É justamente esse histórico que torna ainda mais escandalosa a decisão da semana passada, na qual o mesmo Gilmar Mendes resolveu que só o procurador-geral da República pode protocolar pedidos de impeachment contra ministros do Supremo. O único personagem que não consegue – ou não quer – levar adiante uma suspeição evidente passa a ser também o porteiro único do condomínio. Deputados, senadores, entidades de classe, cidadãos comuns: todo mundo é empurrado para fora da porta. Só o PGR pode tocar a campainha. E, como a história mostra, ele quase nunca toca e quando toca, ninguém atende.
O resultado é uma distorção completa da ideia de República. Em vez de poderes que se limitam e se vigiam, temos uma Corte que concentra para si o direito de errar sem ser incomodada. Um ministro pode viajar em jatinho de empresário, conviver socialmente com advogado de investigado, centralizar um escândalo bilionário sob sigilo máximo e ainda assim seguir julgando como se fosse apenas mais um dia no fórum. O órgão que poderia reagir, a Procuradoria-Geral da República, é o mesmo que agora detém o monopólio dos pedidos de impeachment. O jogo se fecha e o círculo se protege.

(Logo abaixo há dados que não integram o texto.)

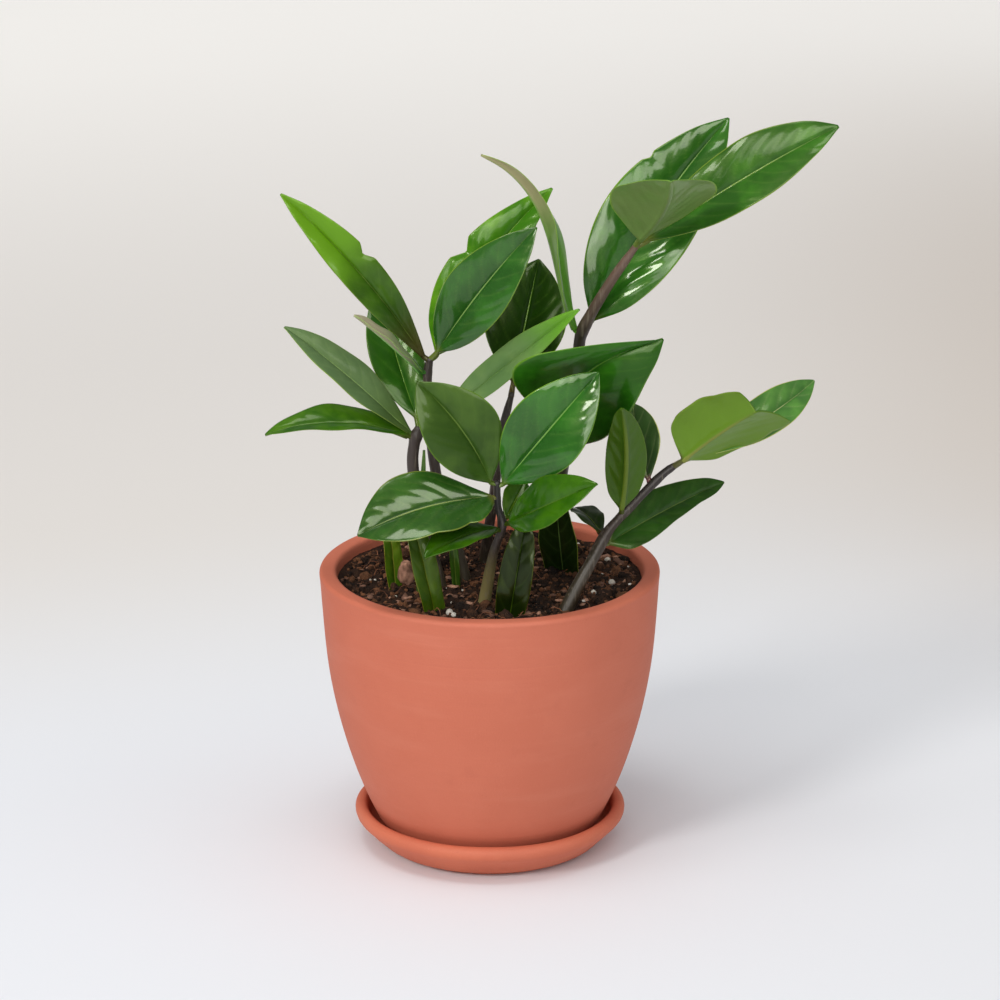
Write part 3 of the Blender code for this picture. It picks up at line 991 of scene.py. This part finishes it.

Num país com vergonha, um ministro sequer cogitaria entrar nesse avião. Se, por algum desvario, entrasse, se declararia impedido de julgar o caso, por respeito ao tribunal e a si mesmo. Num país com vergonha, a Corte não teria transformado em rotina a negação de suspeições escandalosamente justificadas.
Aqui, não. Aqui o Supremo é duríssimo com o réu de sandália de borracha, mas cheio de compreensão com o réu que chega de terno bem cortado e jato à disposição.
No fim, quem perde a vergonha não são os ministros. Somos nós. Nós, que assistimos a tudo isso, ouvimos explicações burocráticas sobre “normalidade institucional” e ainda somos convidados a aceitar que está tudo dentro das regras. Nós, que olhamos para um tribunal que deveria ser o guardião da Constituição e enxergamos um clube fechado que se autoabsolve enquanto reescreve a lei. Se eles já não têm vergonha do que fazem, o mínimo que nos resta é não perder a nossa ao chamar esse estado de coisas pelo nome: um Supremo descontrolado e autoritário em um país que se acostumou demais a viver sem vergonha.